Much like the car babes they portray in the film, Wolf said being a filmmaker also starts and ends with the ability to sell yourself. He said Car Babes is a stepping-stone to something bigger for each of the filmmakers.

"Watching a little dream turn into something that is essentially immortal and the experience of creating something that starts on piece of paper and ends up on the big screen is really rewarding," Wolf said.

==Plot==
Ford Davis, a 24-year-old recent college graduate with no direction in his life, is forced to live with his parents and work for his dad, Big Len, at his car dealership to pay off a loaner car he damaged. On the lot, Ford quickly learns that the game of car sales is not easy. His only saving grace becomes his co-workers, the heartwarming and irreverent Car Babes, who teach him that selling cars is about selling yourself. After an unforgettable test drive with a self-assured hairdresser, Ford begins to gain confidence not only selling cars, but with his new sexy girlfriend.

But back on the lot, mobile home tycoon Ron Hamper, owner of the neighboring Hamper's Campers, has his evil eye on Big Len's property. After an uncalled-for visit, Hamper threatens to shut Big Len down and turn Davis Automotive into a parking lot for his used campers.

With the days at Davis Automotive numbered, Big Len and the Car Babes have all but given up, but Ford comes up with an idea to save the dealership.
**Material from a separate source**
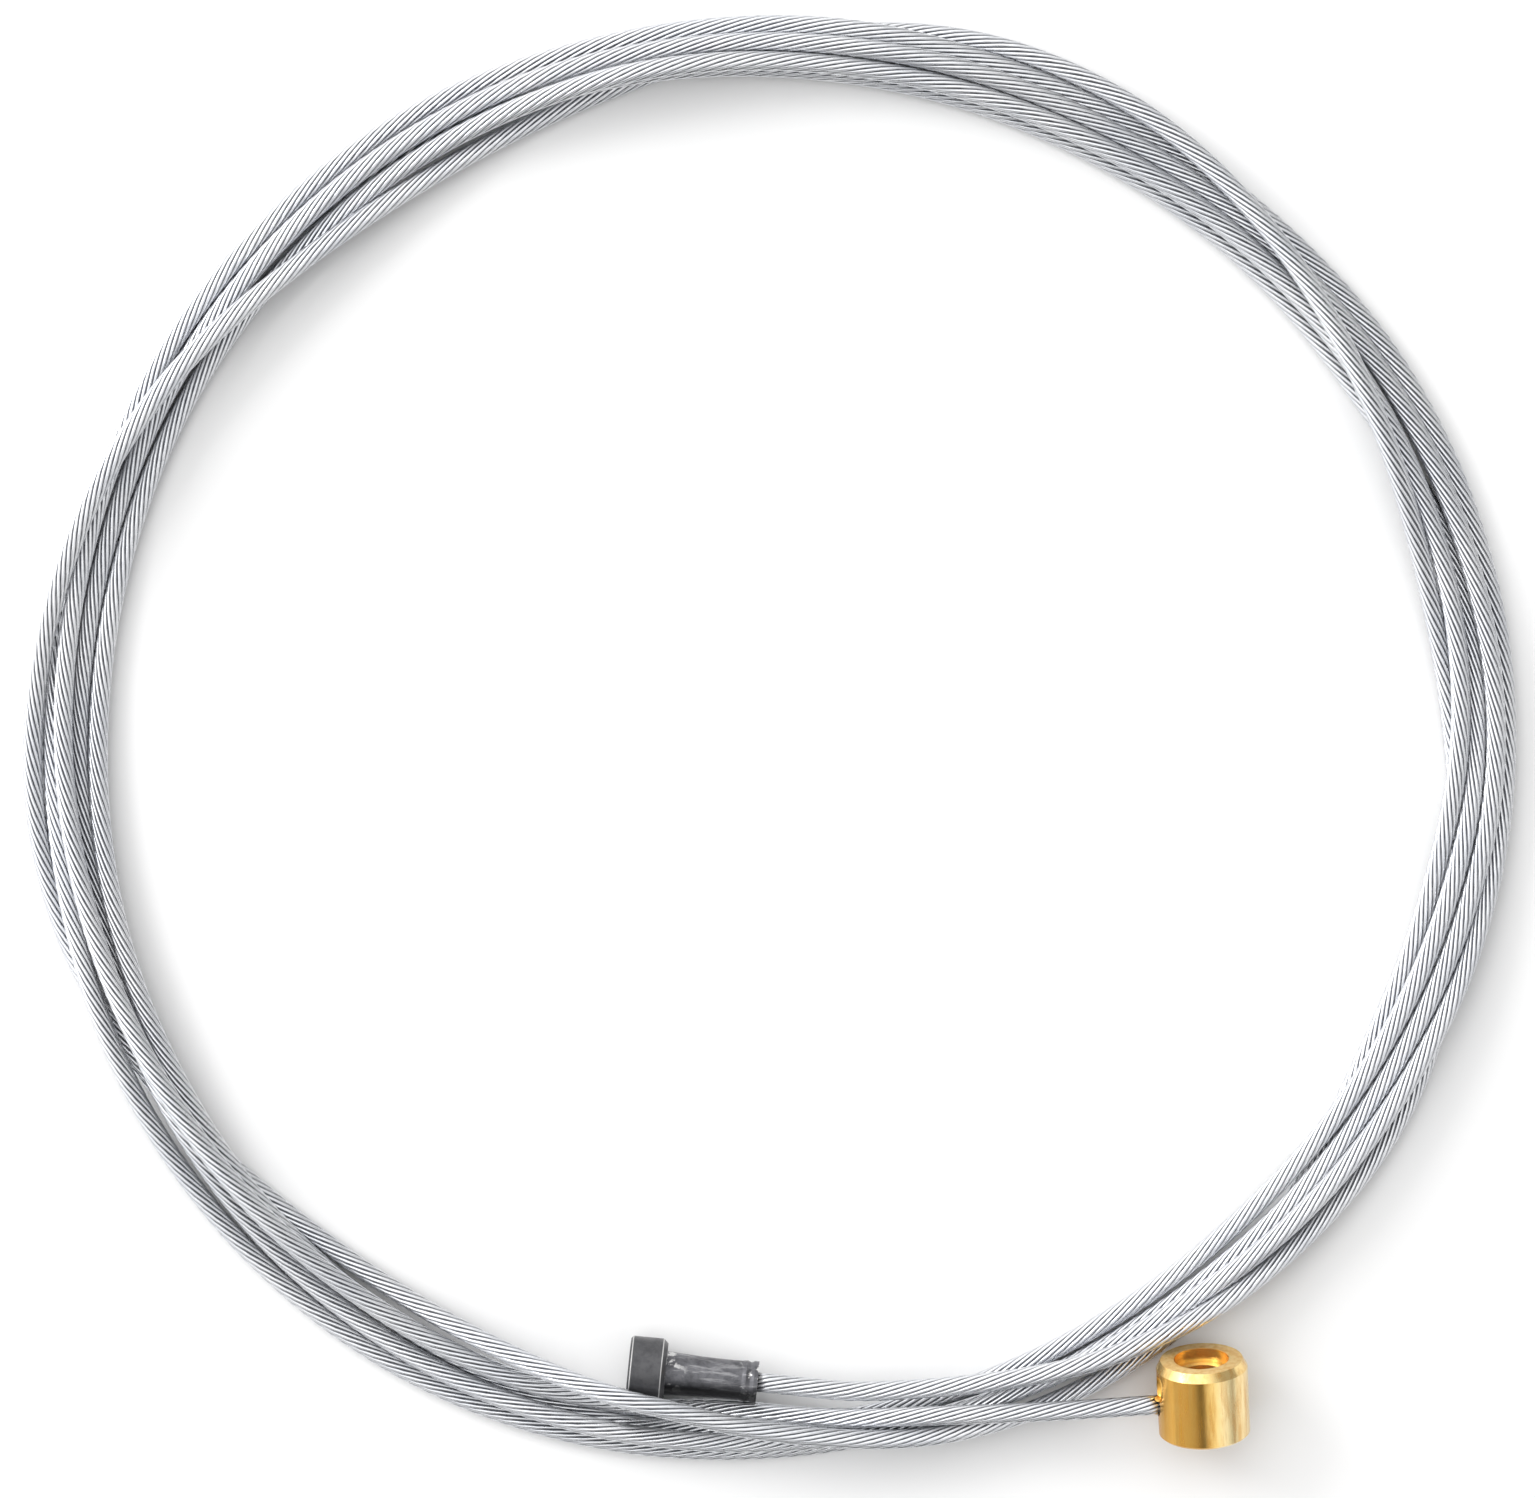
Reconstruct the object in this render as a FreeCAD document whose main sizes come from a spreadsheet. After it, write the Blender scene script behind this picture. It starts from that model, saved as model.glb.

Using the wisdom he has gained from his father and the rest of the team, Ford concocts one final plan: a blowout sale to sell 300 cars in a month.

==Cast==

Car Babes of the title are (l to r) John Campo, Marshall Manesh, Ben Savage, Donnell Rawlings and David Shackelford.

- Ben Savage as Ford Davis
- Jon Gries as Gary
- Blake Clark as "Big Len" Davis
- Donnell Rawlings as Julius Jefferson
- Kevin Blackton as Ron Hamper
- Stephanie Keeney as Judy Gary
- Arj Barker as Jimmy
- David Shackelford as Pat Skis
- John Campo as Dicky Deluna
- Marshall Manesh as Babu Gulab
- Carolina Garcia as Alicia Santos
- Amy Resnick as Linda Davis
- Klaudia Izabella Warren as Car Babe

==Home media==
Car Babes was released in Region 1 DVD on June 10, 2008, by Vivendi Visual Entertainment.